The last time he abused her was in 2019. “I went to the emergency room and then to Safe Harbor Crisis Center in Kaysville,” she said. “It was a scary time for me. They helped me in every way imaginable. They provided me with clothing and hygiene items. They helped me obtain a protective order and held my hand while I made statements to the police.”
Rep. Stephen Handy, R-Layton is the sponsor of HB249. “A woman I worked with on a bill last year approached me about her friend Lara Wilson who had been terribly abused by her domestic partner,” he said. “She wanted to know if there was a way to find out if a person had a history of domestic violence and I thought it was a good idea.”

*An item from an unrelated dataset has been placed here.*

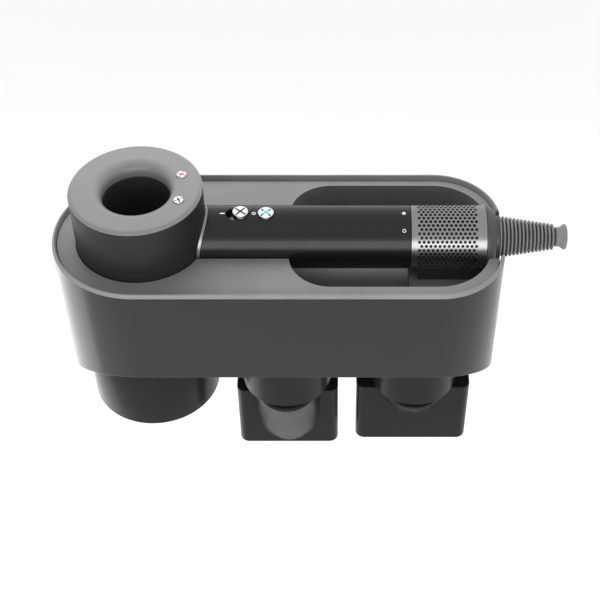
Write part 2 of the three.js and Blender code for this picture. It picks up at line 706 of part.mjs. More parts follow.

Abuse is a scourge on society, he said. “I started to contact people and talked to Michael Drechsel who is the Assistant State Court Administrator. He said they already have the Xchange system and we have to figure out a way to let the public in.”
These are already public records, said Handy. “Any person can go down to the courthouse and look at these for free. If a woman meets someone online and wants to check him out then they can access it (Xchange) from home online.”
Julie Valentine, Associate Dean of Undergraduate Studies and Research at BYU also testified at the hearing in favor of the bill. “Meeting online is the most common way of meeting people now,” she said. “There needs to be some way of vetting them. There is minimal to no screening on dating apps. We’ve seen a rise in rapes from dating apps. It’s incredibly concerning. Our research shows 202 rapes occurred right after meeting on a dating app.”
“This could save potential victims,” said Wilson. “If I’d known my ex husband's history I would not have dated him and suffered abuse. I wouldn’t have had to start my life over.”
“This is really necessary and the public should have access to it,” said Handy. “It (HB249) came out of committee unanimously, now it goes to the House.”